People like Amanda typically began using opioids for control of legitimate pain. In this area, the jobs available to most people are dangerous, like working in a coal mine, working at a saw mill, or working in a factory. When people get hurt, they go to a doctor, and at least in past years, before the addictive properties of opioids were well-known, they would be given pills and told to keep taking them until they felt better. By the time they’d healed, a huge number had become addicted and overprescribing doctors, pill mills, and street sales made access easy.
It’s almost funny. When I was growing up, people always spoke about cities as big, bad places where you’d end up a drug addict. But it turns out that rural areas are as bad or worse; opioids have been a scourge on the entire Appalachian region.

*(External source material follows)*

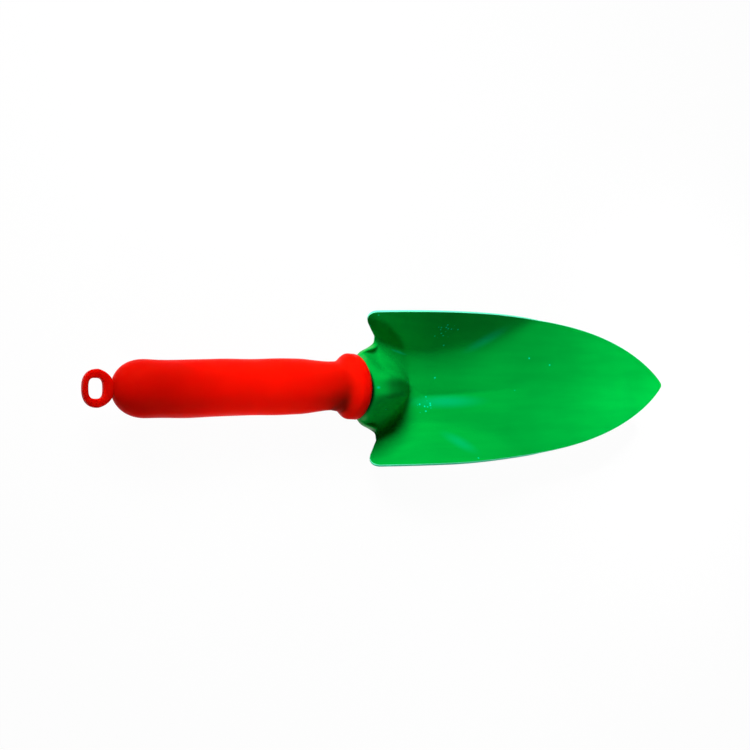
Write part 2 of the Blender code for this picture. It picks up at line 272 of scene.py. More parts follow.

Still, the reasons for their appeal are not a mystery. In addition to workplace accidents, the state of the economy and the despair and hopelessness that many people feel pushes them to try to numb themselves however they can. One of the ironies of the present moment is that the legalization of marijuana could help with the opioid epidemic and create new, decent-paying, jobs for folks who are desperately in need of them.
Kody takes his mom to a local Narcotics Anonymous meeting. Are these available throughout Appalachia?
Alcoholics Anonymous has been in small towns for a long time, and there would likely be NA and Al-Anon support groups available.
Amanda is a complicated character and I alternately felt compassion toward her and wanted to slap her!
Amanda is basically a nice woman. I think if she had made better choices she would have had great potential. She could have done something to get out of Morgan that would have helped her. Instead, her rebellion against her closed-minded family was impulsive. She got pregnant younger than she wanted which made it hard for her. But I taught college for years and always had some young moms in my classes. It’s hard but not impossible to go to school and parent.
Let’s talk about Three Rooms and your decision to be published by a small press.
All of my books have been published by different independent presses. It’s a way for me to be true to my vision. Going with Three Rooms for Needlework was a mutual choosing! Three Rooms also published by last book, Quiver. They do a great job promoting the work, getting it out there, and are very devoted to artistry. Like all publishers, they try to maximize their books’ commercial success, but they don’t try to make books fit a mold.
I’m hoping that Needlework will get into the right hands and will reach queer kids in small, rural towns. I want them to see that their stories have value, and realize that they, too, have stories to tell. I’m confident that Three Rooms will make that happen.